Un día, al principio, me subió hasta el Metro en Moncloa la furgoneta del Instituto, y el conductor, a cuyo lado iba un silente y siempre sonriente conserje, después de hechas las presentaciones y cediendo a mi intencionada acción de sacacorchos, comenzó casi de inmediato a poner ejemplos del despilfarro que allí reinaba "desde Samaranch": empezando por el uso de aquella furgoneta para "llevar los zapatos de los jefes a arreglar" y acabando por el regalo, tras una cena, de una cubertería entera de plata a la "señora de un pez gordo de fuera", que le había gustado (no quedaba claro si la cubertería a la señora o ésta a Samaranch).
Como tantas veces el deporte, aquel mundo del INEF se me antojaba, y todavía lo recuerdo así, como un gran aliviadero de las tensas contradicciones en que vivíamos. Por ejemplo, yo empecé muy pronto a formar parte de la representación española en el Comité Directivo del Deporte del Consejo de Europa y durante años hizo de jefe de delegación un militar, el teniente general Esteban, al que por lo visto le gustaba viajar a Estrasburgo pero que, sencillamente, consideraba superfluo conocer la lengua de los franceses, que "no nos pueden ni ver", ¡y no digamos la de la "pérfida Albión"!, y a quien su parco interés por el resto del mundo se lo había suscitado, según yo alcanzaba a ver, la presidencia de la Federación Española de Deporte Militar y su relación con la correspondiente Federación Internacional.

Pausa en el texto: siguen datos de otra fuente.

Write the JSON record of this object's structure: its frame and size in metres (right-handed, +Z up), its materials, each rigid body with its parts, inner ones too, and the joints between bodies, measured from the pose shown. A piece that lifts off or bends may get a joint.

En el año 1979, en el el Congreso Extraordinario del Psoe nos llegó a la sección de política deportiva, dentro de la ponencia política, una enmienda defendida por mi amigo el catalán Daniel Terradellas en la que se hablaba del apoyo del Psoe al propósito del Ayuntamiento de Barcelona, presidido por Narcís Serra, de solicitar y organizar los Juegos Olímpicos. Aprovechamos para dejar patente en el párrafo de la enmienda las bases de la política socialista en ese proyecto: dar un impulso fuerte a la extensión de la práctica deportiva, potenciar una mejor presencia de España en el deporte mundial y aprovechar la ocasión para un mayor tecnificación del deporte de élite nacional. No estoy seguro, pero por la forma en que luego vi trabajar a Samaranch pienso que esa enmienda fue ya anticipo del trabajo compartido por Samaranch con muchas gente y, entre otros, también conmigo. Él ya estaba en la embajada de Moscú preparando su acceso a la presidencia del COI en el año siguiente, 1980.
Samaranch llegó a la presidencia del COI con el voto en bloque de la URRSS y sus países satélites, de los comités nacionales hispanoamericanos y de los de algunos países emergentes. Desde la presidencia tenía que ganarse el asentimiento de buena parte de los miembros del COI provenientes de los países occidentales y la colaboración de muchos de los ditigentes de federaciones deportivas, sobre todo de las no olímpicas.
A partir de diciembre de 1982 y hasta finales de enero de 1987 fui testigo de excepción, aunque no siempre lo fuera presencial, de la vigilancia y tozudez con que Samaranch estaba presente en cualquier foro internacional donde se discutieran resoluciones de política deportiva, con el objetivo siempre de que figurara en las mismas, cuando era posible, una referencia a un eventual papel del COI y del olimpismo. Y en ese empeño se dirigió con frecuencia a mí, como Director General de Deportes, para sugerirme la conveniencia de introducir párrafos, alusiones o simples menciones en textos que había de acordar la correspondiente asamblea: fuera en sesiones de la Unesco, en París o en Belgrado, o en congresos de órganos de política deportiva, en Cardiff (es la ocasión del encuentro que recoge la foto), o en Malta, o en iniciativas nuevas como la reunión de Ministros de deporte hispanoamericanos (en Madrid), Samaranch no tenía pereza para hacerse presente él y hacer valer al Comité Olímpico que representaba.
La última vez que lo encontré en esta tarea fue en el Congreso de Ciencias del Deporte que se celebró en Oregon antes de los Juegos Olímpicos de Los Ángeles (1984). Yo había participado ya en el que se celebró en Tbilissi (Georgia) antes de los de Moscú (1980), y en ése no estuvo presente ningún mandatario del Comité Olímpico Internacional; ahora, en el de Oregon, sí. Departí largamente con él en su avión de Oregon a Los Ángeles.
El Samaranch dadivoso que me describió el conductor de la furgoneta del INEF era también el Presidente del COI concienzudo y currante que, con tesón, fue arañando poco a poco la autoridad necesaria para lograr un movimiento olímpico verdaderamente mundial y poderoso y, sin confesarlo en público, unos Juegos Olímpicos para España.